The new Graduate Entrance Examination in Music History & Literature (starting summer 2015)
Graduate students entering the IU Jacobs School of Music take the Graduate Entrance Examination in Music History & Literature. The exam evaluates their preparation for graduate-level course work at IU. Students have have two opportunities to take the exam, before their first and second semesters of enrollment.
Students who pass the exam are ready to take graduate music history courses. Students who do not pass the exam must take MUS-M 501 Proseminar in Music History (3 cr.) and earn a grade of C or better before taking graduate music history courses.
The exam is graded on a scale of 1 to 5. A grade of 4 or 5 is passing; a grade of 1, 2 or 3 is not passing. Students who earn a grade of 3 on a first attempt can consider retaking the exam in their second opportunity. Students who earn a grade of 1 or 2 should strongly consider taking M501 as soon as their schedule allows.
The music history exam reflects the course requirements of the basic one-year undergraduate survey of music history and literature at IU, M401-M402 (4-4 cr.). This survey is preceded by a 15 credit-hour prerequisite in music theory, literature, and structure, which means that the IU undergraduate takes the survey during his or her junior or senior years. The course at IU is probably taught at a higher level than that of similar courses taught at other schools during a student's freshman or sophomore years.
The exam includes two kinds of questions.
1. The music history portion covers music from Antiquity to the present. This part of the exam exam is multiple-choice, so the general strategy for such exams applies: answer every question, choosing the best answer among the possibilities given. The answers may all be plausible, so pick carefully; make sure you read all of the answers.
All of the questions on this part of the exam are based on musical excerpts that you listen to or see in score. So focus in your studying on being able to place pieces of music in their historical context. For instance, rather than ask you to give Robert Schumann’s birth and death dates, the exam might show you a page from a Schumann piano piece and then ask a series of questions, one of which might be to identify the composer and another of which might be to give a likely date of composition. In the former case, you might be asked to choose among Mozart, Beethoven, Schumann, Liszt, and Brahms; in the latter, between 1790-1810, 1810-1830, 1830-1850, 1850-1870, and 1870-1890. Obviously, knowing Schumann’s birth and death dates will help, but the point is to be able to apply your knowledge to real pieces of music, and being able to distinguish the styles of music from different generations and composers is most important.

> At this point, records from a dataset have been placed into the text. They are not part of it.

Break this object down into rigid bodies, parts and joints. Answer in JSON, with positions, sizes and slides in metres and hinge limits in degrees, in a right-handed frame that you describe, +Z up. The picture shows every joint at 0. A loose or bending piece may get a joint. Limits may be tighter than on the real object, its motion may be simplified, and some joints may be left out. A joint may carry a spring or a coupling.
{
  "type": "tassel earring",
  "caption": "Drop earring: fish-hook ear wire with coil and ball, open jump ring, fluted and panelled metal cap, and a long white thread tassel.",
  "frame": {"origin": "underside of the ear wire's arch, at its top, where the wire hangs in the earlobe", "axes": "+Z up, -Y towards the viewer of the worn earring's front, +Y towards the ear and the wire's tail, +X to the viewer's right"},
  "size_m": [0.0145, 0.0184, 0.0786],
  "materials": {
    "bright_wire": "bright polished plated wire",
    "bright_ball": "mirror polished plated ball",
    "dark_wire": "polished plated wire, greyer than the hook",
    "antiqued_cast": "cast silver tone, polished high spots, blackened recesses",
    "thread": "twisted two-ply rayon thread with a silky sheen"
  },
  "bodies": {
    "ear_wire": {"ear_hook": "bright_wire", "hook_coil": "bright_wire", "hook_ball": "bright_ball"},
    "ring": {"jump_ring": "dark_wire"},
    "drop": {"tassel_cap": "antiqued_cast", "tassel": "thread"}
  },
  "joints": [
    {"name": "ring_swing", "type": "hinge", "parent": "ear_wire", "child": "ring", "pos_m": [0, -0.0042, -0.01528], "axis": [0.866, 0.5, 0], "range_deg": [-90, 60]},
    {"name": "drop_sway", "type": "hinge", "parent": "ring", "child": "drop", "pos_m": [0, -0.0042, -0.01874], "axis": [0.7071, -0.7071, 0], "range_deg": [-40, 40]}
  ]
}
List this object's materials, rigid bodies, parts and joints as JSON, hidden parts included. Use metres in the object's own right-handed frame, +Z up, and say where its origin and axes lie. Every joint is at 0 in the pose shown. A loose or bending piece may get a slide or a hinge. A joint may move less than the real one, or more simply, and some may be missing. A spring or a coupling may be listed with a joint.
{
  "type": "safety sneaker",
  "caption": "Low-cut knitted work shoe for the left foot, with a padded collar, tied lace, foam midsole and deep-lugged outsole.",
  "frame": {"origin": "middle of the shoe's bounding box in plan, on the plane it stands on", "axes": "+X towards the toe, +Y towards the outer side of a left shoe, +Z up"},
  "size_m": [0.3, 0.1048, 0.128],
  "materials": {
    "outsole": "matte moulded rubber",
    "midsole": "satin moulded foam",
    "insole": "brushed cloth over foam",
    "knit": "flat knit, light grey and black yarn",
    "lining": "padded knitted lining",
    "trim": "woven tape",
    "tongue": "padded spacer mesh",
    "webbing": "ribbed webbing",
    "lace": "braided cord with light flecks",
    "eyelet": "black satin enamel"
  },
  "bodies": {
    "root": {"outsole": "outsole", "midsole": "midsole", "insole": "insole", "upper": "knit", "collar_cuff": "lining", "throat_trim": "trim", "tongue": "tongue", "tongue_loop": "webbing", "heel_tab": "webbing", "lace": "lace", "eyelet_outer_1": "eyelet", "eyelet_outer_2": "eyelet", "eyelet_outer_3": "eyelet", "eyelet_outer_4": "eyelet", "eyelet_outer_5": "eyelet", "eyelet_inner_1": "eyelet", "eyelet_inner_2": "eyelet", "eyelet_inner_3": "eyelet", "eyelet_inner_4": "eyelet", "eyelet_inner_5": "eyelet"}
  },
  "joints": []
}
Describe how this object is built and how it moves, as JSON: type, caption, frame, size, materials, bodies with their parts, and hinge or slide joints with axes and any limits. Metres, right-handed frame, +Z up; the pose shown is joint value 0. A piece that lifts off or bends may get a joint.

Study with those types of question in mind. Review for this part of the exam might best be accomplished by reviewing your texts, listening lists, class notes, anthologies of scores and audio recordings, and study notes from the music history and literature courses you have taken. You are not expected to go out and learn new material. However, the music that appears on the exam is not taken from any particular anthology or textbook; it is intended to test your ability to recognize styles and procedures rather than individual works. So it would be helpful to look not only at the anthologies or listening lists for the courses you took, but also at other historical anthologies of music.
2. The skills portion of the exam covers the critical reading of historical documents and modern scholarly literature; approaches to research; and the use of research and reference tools.
In this part of the exam you might be asked to read excerpts from primary documents of music history and from modern writings about music history and to answer questions about them. It may ask questions about research problems, references and resources, and generally how you would find musical information or would go about investigating various kinds of musical problems.
This part of the exam consists of open-ended questions that you will be asked to answer in sentences and short paragraphs.
This portion of the exam asks you to draw on your skills in critical reading and research; it will be more difficult to review in a short time than the music history portion. You could spend some time with selected source readings of the kind you may have used in music history courses and ask yourself questions about the author's point of view, perspective, values, and views of music. You could also remind yourself of research questions you have pursued and how you answered them: how you located information on composers, repertory, instruments, performance practice, terms and other sorts of questions that have come up in your musical studies. Think about what makes a useful and reliable reference source and how you chose the ones you used.